Aarhus Universitets segl

CSS Colloquium: Robert Friedman, University of Oslo

Einstein’s Nobel Prize: The Scandal Then and Now, and Why it Matters

Oplysninger om arrangementet

Tidspunkt

Onsdag 17. april 2024,  kl. 14:15 - 15:45

Sted

Aud G2 (1532-122)

On 9 November 1922, the Royal Swedish Academy of Sciences voted to award Albert Einstein the previously reserved 1921 Nobel Prize in Physics for “his services to theoretical physics, and especially for his discovery of the law of the photoelectric effect.” This decision prompted decades of speculation, especially with respect to the reason for omitting Einstein’s theories of relativity. Even after the opening of the Nobel archives and the start of serious historical research, confusion long continued as to what transpired and what it means.

The Academy of Sciences and related official Nobel sources have long represented the case of Einstein’s prize along lines that turn out to be incompatible with the historical record. Their version has long drawn upon physicist Abraham Pais’s flawed 1982 account. Einstein did not receive a prize for his theory of the photoelectric effect and committee member Allvar Gullstrand’s mistakes in comprehending relativity were not the cause for rejecting this heavily nominated achievement. Alternative analyses based on considerably greater detail and historically sophisticated analyses have long challenged such sanitized versions of history. They reveal the toxic effect of politics, bias, and prejudice in the Nobel proceedings.
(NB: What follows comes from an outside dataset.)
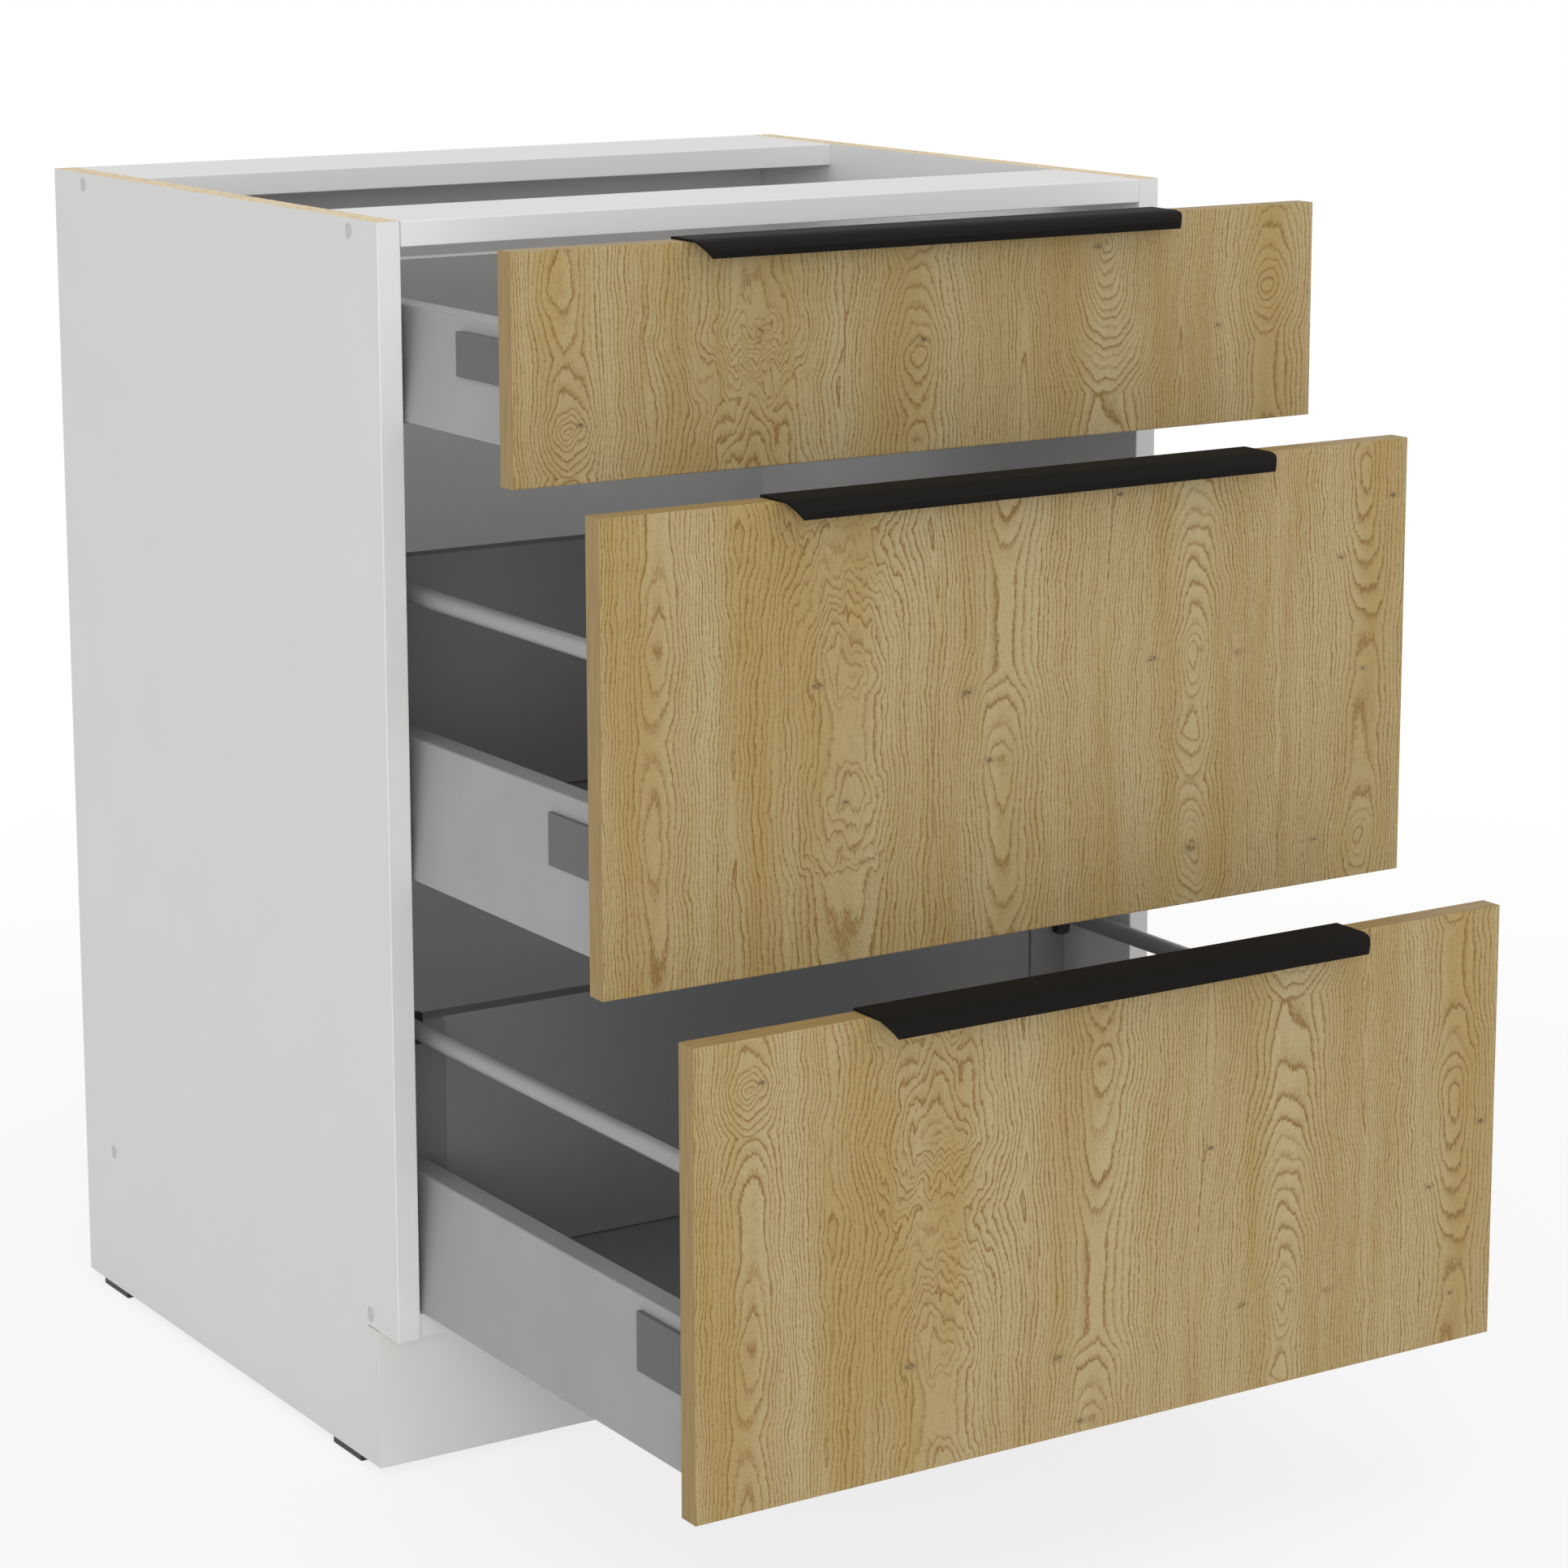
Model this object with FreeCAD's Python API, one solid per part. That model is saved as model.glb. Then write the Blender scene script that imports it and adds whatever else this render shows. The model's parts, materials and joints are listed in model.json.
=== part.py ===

Science past should be more than a resource for branding and heroic celebration. Embracing the full texture of history provides a reservoir of insight that can be mobilized to counter values that are antithetical to the ideals traditionally claimed by science and academia. But, as historians of science well know, speaking “truth to power” is a daunting challenge.

The talk will draw on “The 100th Anniversary of Einstein's Nobel Prize: Facts and Fiction,” Annalen der Physik (2022)  https://doi.org/10.1002/andp.202200305

Robert Marc Friedman is professor emeritus of history of science at University of Oslo. He has published on a variety of topics in the history of the environmental and polar sciences, including, Appropriating the Weather (1989). Among his contributions to the history of the Nobel science prizes are “Nobel physics prize in perspective,” Nature (1981), ”Text, context, and quicksand: Method and understanding in studying the Nobel science prizes,” Historical Studies in the Physical and Biological Sciences, 20 (1989), The Politics of Excellence: Behind the Nobel Prize in Science (2001), and “The 100th Anniversary of Einstein's Nobel Prize: Facts and Fiction,“ Annalen der Physik (2022). His professionally produced theatre plays related to the Nobel Prize include, “Remembering Miss Meitner” (2002), “Transcendence” (2015), and (forthcoming) “Golden Eggs”. He remains engaged with several research and public-outreach projects.

Coffee, tea, cake and fruit will be served before the colloquium @ 2 pm.